Some “Junior High Analysis”:

  • 1.8 & 1.9 is Ruby (core) for C programmers
  • JRuby is Ruby for Java programmers
  • IronRuby is Ruby for C# programmers
  • Rubinius is Ruby for Ruby programmers

Rubinius finally allows Ruby programmers to “eat yummy dogfood.” It’s targeted at fellow Ruby programmers, not folks on the street. It also provides a much tighter feedback loop for language improvements & clarification.

Following on that, they have 57 committers, with 17 of those with 20 or more commits (36 with 100+ lines changed). Commit bits have been “free flowing” and easy to get (if something you submit as a patch you get commit rights).

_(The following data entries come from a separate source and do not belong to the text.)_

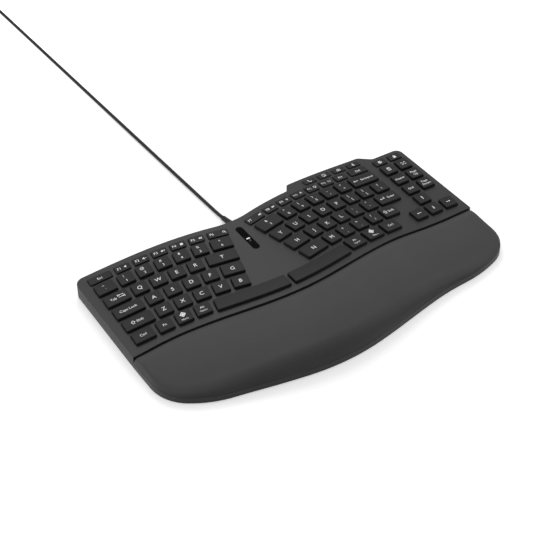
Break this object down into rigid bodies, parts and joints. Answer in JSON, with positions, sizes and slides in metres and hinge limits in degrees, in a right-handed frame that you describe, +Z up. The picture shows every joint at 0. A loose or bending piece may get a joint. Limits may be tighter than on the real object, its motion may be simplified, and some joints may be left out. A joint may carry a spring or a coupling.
{
  "type": "ergonomic keyboard",
  "caption": "Domed split keyboard with curved key rows, a navigation block, a cushioned palm rest, fold-out tilt feet and a wired lead.",
  "frame": {"origin": "on the table, below the middle of the keyboard's own pieces (without its lead)", "axes": "+X to the right along the keyboard's width, +Y to the back where the lead leaves, +Z up"},
  "size_m": [0.3958, 0.7924, 0.0338],
  "materials": {
    "case_plastic": "fine grained, dark grey",
    "tray_plastic": "satin, dark grey",
    "pad_foam": "soft grained skin over foam, dark grey",
    "key_plastic": "smooth satin, dark grey",
    "window_plastic": "dark gloss",
    "inner_plastic": "plain moulded",
    "core_plastic": "plain moulded",
    "dome_rubber": "soft, translucent grey",
    "membrane_film": "thin printed film",
    "steel": "plain sheet steel",
    "board": "solder mask green",
    "foot_rubber": "soft black",
    "cord_plastic": "satin black sheath",
    "plug_plastic": "satin black"
  },
  "bodies": {
    "case": {"top_case": "case_plastic", "bottom_case": "tray_plastic", "palm_rest_pad": "pad_foam", "palm_rest_core": "core_plastic", "key_frame": "inner_plastic", "dome_sheet": "dome_rubber", "contact_membrane": "membrane_film", "support_plate": "steel", "stabiliser_bars": "steel", "controller_board": "board", "indicator_window": "window_plastic", "case_screws": "steel", "rubber_feet": "foot_rubber", "strain_relief": "cord_plastic", "usb_cord": "cord_plastic", "usb_cord_coil": "cord_plastic", "usb_plug_grip": "plug_plastic", "usb_plug_shell": "steel"},
    "tilt_foot_left": {"tilt_foot_left": "tray_plastic"},
    "tilt_foot_right": {"tilt_foot_right": "tray_plastic"},
    "key_space_left": {"key_space_left": "key_plastic"},
    "function_keys_left": {"function_keys_left": "key_plastic"},
    "number_keys_left": {"number_keys_left": "key_plastic"},
    "modifier_keys_left": {"modifier_keys_left": "key_plastic"},
    "key_q": {"key_q": "key_plastic"},
    "key_w": {"key_w": "key_plastic"},
    "key_e": {"key_e": "key_plastic"},
    "key_r": {"key_r": "key_plastic"},
    "key_t": {"key_t": "key_plastic"},
    "key_a": {"key_a": "key_plastic"},
    "key_s": {"key_s": "key_plastic"},
    "key_d": {"key_d": "key_plastic"},
    "key_f": {"key_f": "key_plastic"},
    "key_g": {"key_g": "key_plastic"},
    "key_shift_left": {"key_shift_left": "key_plastic"},
    "key_z": {"key_z": "key_plastic"},
    "key_x": {"key_x": "key_plastic"},
    "key_c": {"key_c": "key_plastic"},
    "key_v": {"key_v": "key_plastic"},
    "key_b": {"key_b": "key_plastic"},
    "function_keys_right": {"function_keys_right": "key_plastic"},
    "key_backspace": {"key_backspace": "key_plastic"},
    "number_keys_right": {"number_keys_right": "key_plastic"},
    "punctuation_keys": {"punctuation_keys": "key_plastic"},
    "key_p": {"key_p": "key_plastic"},
    "key_o": {"key_o": "key_plastic"},
    "key_i": {"key_i": "key_plastic"},
    "key_u": {"key_u": "key_plastic"},
    "key_y": {"key_y": "key_plastic"},
    "key_enter": {"key_enter": "key_plastic"},
    "key_l": {"key_l": "key_plastic"},
    "key_k": {"key_k": "key_plastic"},
    "key_j": {"key_j": "key_plastic"},
    "key_h": {"key_h": "key_plastic"},
    "key_shift_right": {"key_shift_right": "key_plastic"},
    "key_m": {"key_m": "key_plastic"},
    "key_n": {"key_n": "key_plastic"},
    "modifier_keys_right": {"modifier_keys_right": "key_plastic"},
    "key_space_right": {"key_space_right": "key_plastic"},
    "navigation_keys": {"navigation_keys": "key_plastic"}
  },
  "joints": [
    {"name": "tilt_foot_left_fold", "type": "hinge", "parent": "case", "child": "tilt_foot_left", "pos_m": [-0.1441, -0.06062, 0.0035], "axis": [1, 0, 0], "range_deg": [0, 95]},
    {"name": "tilt_foot_right_fold", "type": "hinge", "parent": "case", "child": "tilt_foot_right", "pos_m": [0.0959, -0.06062, 0.0035], "axis": [1, 0, 0], "range_deg": [0, 95]},
    {"name": "key_space_left_press", "type": "slide", "parent": "case", "child": "key_space_left", "axis": [0, 0, -1], "range_m": [0, 0.0025], "stiffness_N_per_m": 160, "springref_m": -0.001, "deforming": ["dome_sheet"]},
    {"name": "function_keys_left_press", "type": "slide", "parent": "case", "child": "function_keys_left", "axis": [0.0985, 0, -0.9951], "range_m": [0, 0.0025], "stiffness_N_per_m": 1120, "springref_m": -0.001, "deforming": ["dome_sheet"]},
    {"name": "number_keys_left_press", "type": "slide", "parent": "case", "child": "number_keys_left", "axis": [0.1017, 0, -0.9948], "range_m": [0, 0.0025], "stiffness_N_per_m": 1120, "springref_m": -0.001, "deforming": ["dome_sheet"]},
    {"name": "modifier_keys_left_press", "type": "slide", "parent": "case", "child": "modifier_keys_left", "axis": [0.1196, 0, -0.9928], "range_m": [0, 0.0025], "stiffness_N_per_m": 960, "springref_m": -0.001, "deforming": ["dome_sheet"]},
    {"name": "key_q_press", "type": "slide", "parent": "case", "child": "key_q", "axis": [0.1288, 0, -0.9917], "range_m": [0, 0.0025], "stiffness_N_per_m": 160, "springref_m": -0.001, "deforming": ["dome_sheet"]},
    {"name": "key_w_press", "type": "slide", "parent": "case", "child": "key_w", "axis": [0.1271, 0, -0.9919], "range_m": [0, 0.0025], "stiffness_N_per_m": 160, "springref_m": -0.001, "deforming": ["dome_sheet"]},
    {"name": "key_e_press", "type": "slide", "parent": "case", "child": "key_e", "axis": [0.1158, 0, -0.9933], "range_m": [0, 0.0025], "stiffness_N_per_m": 160, "springref_m": -0.001, "deforming": ["dome_sheet"]},
    {"name": "key_r_press", "type": "slide", "parent": "case", "child": "key_r", "axis": [0.0968, 0, -0.9953], "range_m": [0, 0.0025], "stiffness_N_per_m": 160, "springref_m": -0.001, "deforming": ["dome_sheet"]},
    {"name": "key_t_press", "type": "slide", "parent": "case", "child": "key_t", "axis": [0.0603, 0, -0.9982], "range_m": [0, 0.0025], "stiffness_N_per_m": 160, "springref_m": -0.001, "deforming": ["dome_sheet"]},
    {"name": "key_a_press", "type": "slide", "parent": "case", "child": "key_a", "axis": [0.1293, 0, -0.9916], "range_m": [0, 0.0025], "stiffness_N_per_m": 160, "springref_m": -0.001, "deforming": ["dome_sheet"]},
    {"name": "key_s_press", "type": "slide", "parent": "case", "child": "key_s", "axis": [0.1253, 0, -0.9921], "range_m": [0, 0.0025], "stiffness_N_per_m": 160, "springref_m": -0.001, "deforming": ["dome_sheet"]},
    {"name": "key_d_press", "type": "slide", "parent": "case", "child": "key_d", "axis": [0.1122, 0, -0.9937], "range_m": [0, 0.0025], "stiffness_N_per_m": 160, "springref_m": -0.001, "deforming": ["dome_sheet"]},
    {"name": "key_f_press", "type": "slide", "parent": "case", "child": "key_f", "axis": [0.0917, 0, -0.9958], "range_m": [0, 0.0025], "stiffness_N_per_m": 160, "springref_m": -0.001, "deforming": ["dome_sheet"]},
    {"name": "key_g_press", "type": "slide", "parent": "case", "child": "key_g", "axis": [0.0611, 0, -0.9981], "range_m": [0, 0.0025], "stiffness_N_per_m": 160, "springref_m": -0.001, "deforming": ["dome_sheet"]},
    {"name": "key_shift_left_press", "type": "slide", "parent": "case", "child": "key_shift_left", "axis": [0.116, 0, -0.9932], "range_m": [0, 0.0025], "stiffness_N_per_m": 160, "springref_m": -0.001, "deforming": ["dome_sheet"]},
    {"name": "key_z_press", "type": "slide", "parent": "case", "child": "key_z", "axis": [0.1293, 0, -0.9916], "range_m": [0, 0.0025], "stiffness_N_per_m": 160, "springref_m": -0.001, "deforming": ["dome_sheet"]},
    {"name": "key_x_press", "type": "slide", "parent": "case", "child": "key_x", "axis": [0.1254, 0, -0.9921], "range_m": [0, 0.0025], "stiffness_N_per_m": 160, "springref_m": -0.001, "deforming": ["dome_sheet"]},
    {"name": "key_c_press", "type": "slide", "parent": "case", "child": "key_c", "axis": [0.1124, 0, -0.9937], "range_m": [0, 0.0025], "stiffness_N_per_m": 160, "springref_m": -0.001, "deforming": ["dome_sheet"]},
    {"name": "key_v_press", "type": "slide", "parent": "case", "child": "key_v", "axis": [0.092, 0, -0.9958], "range_m": [0, 0.0025], "stiffness_N_per_m": 160, "springref_m": -0.001, "deforming": ["dome_sheet"]},
    {"name": "key_b_press", "type": "slide", "parent": "case", "child": "key_b", "axis": [0.0651, 0, -0.9979], "range_m": [0, 0.0025], "stiffness_N_per_m": 160, "springref_m": -0.001, "deforming": ["dome_sheet"]},
    {"name": "function_keys_right_press", "type": "slide", "parent": "case", "child": "function_keys_right", "axis": [-0.103, 0, -0.9947], "range_m": [0, 0.0025], "stiffness_N_per_m": 1920, "springref_m": -0.001, "deforming": ["dome_sheet"]},
    {"name": "key_backspace_press", "type": "slide", "parent": "case", "child": "key_backspace", "axis": [-0.0959, 0, -0.9954], "range_m": [0, 0.0025], "stiffness_N_per_m": 160, "springref_m": -0.001, "deforming": ["dome_sheet"]},
    {"name": "number_keys_right_press", "type": "slide", "parent": "case", "child": "number_keys_right", "axis": [-0.1037, 0, -0.9946], "range_m": [0, 0.0025], "stiffness_N_per_m": 960, "springref_m": -0.001, "deforming": ["dome_sheet"]},
    {"name": "punctuation_keys_press", "type": "slide", "parent": "case", "child": "punctuation_keys", "axis": [-0.1185, 0, -0.9929], "range_m": [0, 0.0025], "stiffness_N_per_m": 1280, "springref_m": -0.001, "deforming": ["dome_sheet"]},
    {"name": "key_p_press", "type": "slide", "parent": "case", "child": "key_p", "axis": [-0.1289, 0, -0.9917], "range_m": [0, 0.0025], "stiffness_N_per_m": 160, "springref_m": -0.001, "deforming": ["dome_sheet"]},
    {"name": "key_o_press", "type": "slide", "parent": "case", "child": "key_o", "axis": [-0.1208, 0, -0.9927], "range_m": [0, 0.0025], "stiffness_N_per_m": 160, "springref_m": -0.001, "deforming": ["dome_sheet"]},
    {"name": "key_i_press", "type": "slide", "parent": "case", "child": "key_i", "axis": [-0.1044, 0, -0.9945], "range_m": [0, 0.0025], "stiffness_N_per_m": 160, "springref_m": -0.001, "deforming": ["dome_sheet"]},
    {"name": "key_u_press", "type": "slide", "parent": "case", "child": "key_u", "axis": [-0.0814, 0, -0.9967], "range_m": [0, 0.0025], "stiffness_N_per_m": 160, "springref_m": -0.001, "deforming": ["dome_sheet"]},
    {"name": "key_y_press", "type": "slide", "parent": "case", "child": "key_y", "axis": [-0.0509, 0, -0.9987], "range_m": [0, 0.0025], "stiffness_N_per_m": 160, "springref_m": -0.001, "deforming": ["dome_sheet"]},
    {"name": "key_enter_press", "type": "slide", "parent": "case", "child": "key_enter", "axis": [-0.0907, 0, -0.9959], "range_m": [0, 0.0025], "stiffness_N_per_m": 160, "springref_m": -0.001, "deforming": ["dome_sheet"]},
    {"name": "key_l_press", "type": "slide", "parent": "case", "child": "key_l", "axis": [-0.1262, 0, -0.992], "range_m": [0, 0.0025], "stiffness_N_per_m": 160, "springref_m": -0.001, "deforming": ["dome_sheet"]},
    {"name": "key_k_press", "type": "slide", "parent": "case", "child": "key_k", "axis": [-0.114, 0, -0.9935], "range_m": [0, 0.0025], "stiffness_N_per_m": 160, "springref_m": -0.001, "deforming": ["dome_sheet"]},
    {"name": "key_j_press", "type": "slide", "parent": "case", "child": "key_j", "axis": [-0.0942, 0, -0.9956], "range_m": [0, 0.0025], "stiffness_N_per_m": 160, "springref_m": -0.001, "deforming": ["dome_sheet"]},
    {"name": "key_h_press", "type": "slide", "parent": "case", "child": "key_h", "axis": [-0.0626, 0, -0.998], "range_m": [0, 0.0025], "stiffness_N_per_m": 160, "springref_m": -0.001, "deforming": ["dome_sheet"]},
    {"name": "key_shift_right_press", "type": "slide", "parent": "case", "child": "key_shift_right", "axis": [-0.1092, 0, -0.994], "range_m": [0, 0.0025], "stiffness_N_per_m": 160, "springref_m": -0.001, "deforming": ["dome_sheet"]},
    {"name": "key_m_press", "type": "slide", "parent": "case", "child": "key_m", "axis": [-0.1055, 0, -0.9944], "range_m": [0, 0.0025], "stiffness_N_per_m": 160, "springref_m": -0.001, "deforming": ["dome_sheet"]},
    {"name": "key_n_press", "type": "slide", "parent": "case", "child": "key_n", "axis": [-0.0737, 0, -0.9973], "range_m": [0, 0.0025], "stiffness_N_per_m": 160, "springref_m": -0.001, "deforming": ["dome_sheet"]},
    {"name": "modifier_keys_right_press", "type": "slide", "parent": "case", "child": "modifier_keys_right", "axis": [-0.1238, 0, -0.9923], "range_m": [0, 0.0025], "stiffness_N_per_m": 480, "springref_m": -0.001, "deforming": ["dome_sheet"]},
    {"name": "key_space_right_press", "type": "slide", "parent": "case", "child": "key_space_right", "axis": [0, 0, -1], "range_m": [0, 0.0025], "stiffness_N_per_m": 160, "springref_m": -0.001, "deforming": ["dome_sheet"]},
    {"name": "navigation_keys_press", "type": "slide", "parent": "case", "child": "navigation_keys", "axis": [-0.0128, 0, -0.9999], "range_m": [0, 0.0025], "stiffness_N_per_m": 1920, "springref_m": -0.001, "deforming": ["dome_sheet"]}
  ]
}
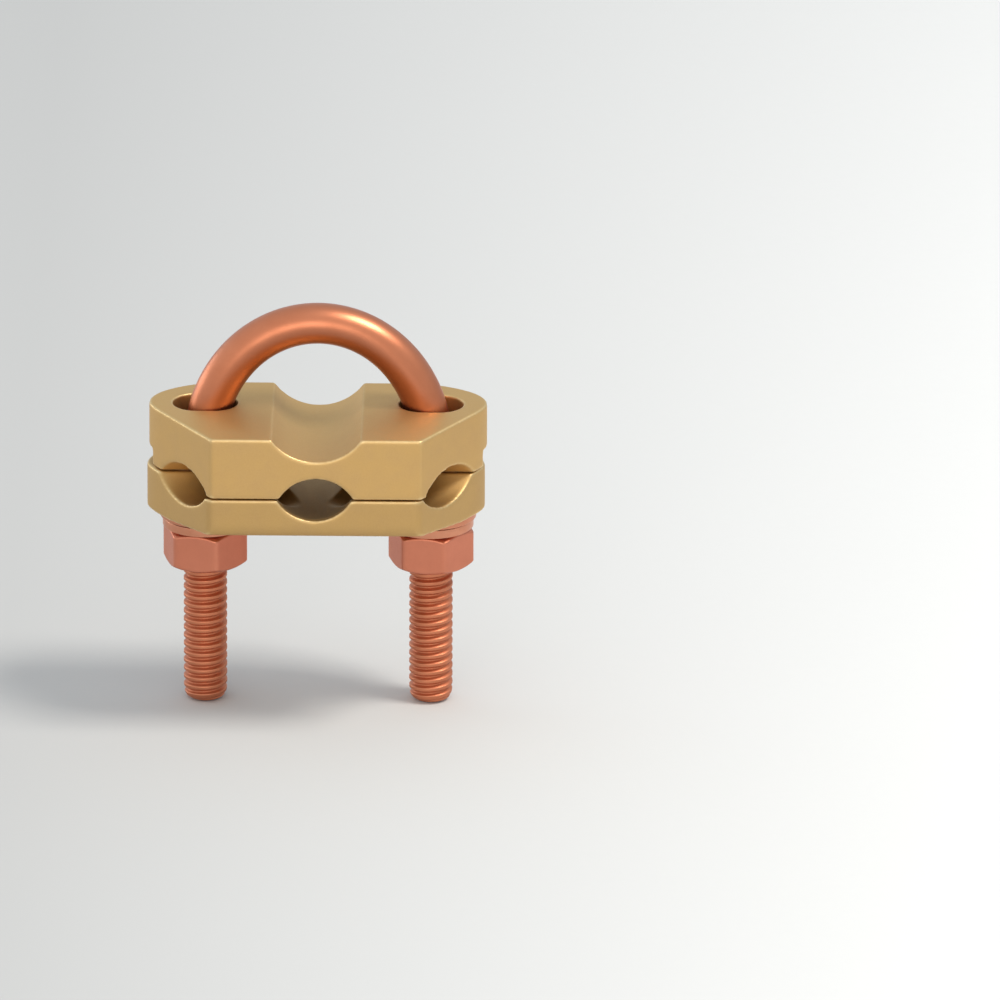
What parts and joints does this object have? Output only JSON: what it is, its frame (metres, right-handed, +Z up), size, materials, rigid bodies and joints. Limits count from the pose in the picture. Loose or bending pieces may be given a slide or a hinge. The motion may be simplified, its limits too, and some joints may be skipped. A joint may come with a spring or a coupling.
{
  "type": "ground rod clamp",
  "caption": "U-bolt ground rod clamp: a grooved saddle and a clamp plate with crossing conductor channels, drawn up by nuts on a threaded U-bolt.",
  "frame": {"origin": "on the axis of a 5/8 inch rod lying in the saddle's groove, in the plane of the U-bolt", "axes": "+X from the left leg to the right leg, +Y along the rod towards the castings' back face, +Z up through the bow"},
  "size_m": [0.0495, 0.0244, 0.061],
  "materials": {
    "cast_brass": "bead-blasted satin casting with worn bright edges",
    "copper_bolt": "satin copper coating on steel",
    "copper_nut": "matt copper plating on steel",
    "copper_washer": "satin copper plating on steel"
  },
  "bodies": {
    "u_bolt": {"u_bolt": "copper_bolt"},
    "saddle": {"saddle": "cast_brass"},
    "clamp_plate": {"clamp_plate": "cast_brass"},
    "washers_left": {"flat_washer_left": "copper_washer", "spring_washer_left": "copper_washer"},
    "washers_right": {"flat_washer_right": "copper_washer", "spring_washer_right": "copper_washer"},
    "nut_left": {"nut_left": "copper_nut"},
    "nut_right": {"nut_right": "copper_nut"}
  },
  "joints": [
    {"name": "clamp_plate_slide", "type": "slide", "parent": "u_bolt", "child": "clamp_plate", "axis": [0, 0, -1], "range_m": [0, 0.02032]},
    {"name": "saddle_slide", "type": "slide", "parent": "u_bolt", "child": "saddle", "axis": [0, 0, -1], "range_m": [0, 0.01016]},
    {"name": "washers_left_slide", "type": "slide", "parent": "u_bolt", "child": "washers_left", "axis": [0, 0, -1], "range_m": [0, 0.02032]},
    {"name": "washers_right_slide", "type": "slide", "parent": "u_bolt", "child": "washers_right", "axis": [0, 0, -1], "range_m": [0, 0.02032]},
    {"name": "nut_left_turn", "type": "hinge", "parent": "washers_left", "child": "nut_left", "pos_m": [-0.01645, 0, -0.0264], "axis": [0, 0, -1], "range_deg": [0, 5760]},
    {"name": "nut_right_turn", "type": "hinge", "parent": "washers_right", "child": "nut_right", "pos_m": [0.01645, 0, -0.0264], "axis": [0, 0, -1], "range_deg": [0, 5760]}
  ],
  "couplings": [
    {"joint": "saddle_slide", "follows": "clamp_plate_slide", "ratio": 0.5},
    {"joint": "washers_left_slide", "follows": "clamp_plate_slide", "ratio": 1},
    {"joint": "washers_right_slide", "follows": "clamp_plate_slide", "ratio": 1},
    {"joint": "nut_left_turn", "follows": "clamp_plate_slide", "rad_per_m": 4947.4},
    {"joint": "nut_right_turn", "follows": "clamp_plate_slide", "rad_per_m": 4947.4}
  ]
}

Props to EngineYard for funding Evan’s work on Rubinius.

Evan is shooting to have 1.0 out by ? (was: RubyConf 2007). Things change. Mistakes were made. They’re evolving.

Q & A

Given the fact that Ola Bini and Avi Bryant should Rubinius replace MRI eventually? The chicken didn’t decide to replace the dinosaur [laughs], the environment did. The ultimate goal (from the start) wasn’t “replace MRI”, it was “total world domination”.

Are you more interested in performance than conformance? Rubinius has some compiler flags to turn certain optimizations on and off.

How small do you think you can get the C? They’ll follow Squeak in that they’ll write a C generator. The final goal is hand-maintained lines of C==0.

Are you worried about incompatibilities? We’re all worried about that. We wouldn’t checking something that intentionally broke compatibility.

What are these specs you’re writing? Do you pass them? They’re as implementation-agnostic as possible and written for MiniRSpec
(intended to sytnax-compatible with RSpec). Compatibility is all centered on emulating MRI. We used to fail ~1100 specs a few weeks ago, today we’re closer to ~500. The improvement is all due to community involvement.

Have you made any enhancements? Yeah, we did some prettier backtraces andcapturing exceptions from C extension segfaults, for example.

Is Rubinius challenged by ObjectSpace, Continuations, &Selector Namespaces? They have a problem with ObjectSpace like JRuby, continuations are “our shiny awesomeness” (thanks Smalltalk’s spaghetti stack) [shows continuation demo], and (no comment on SN).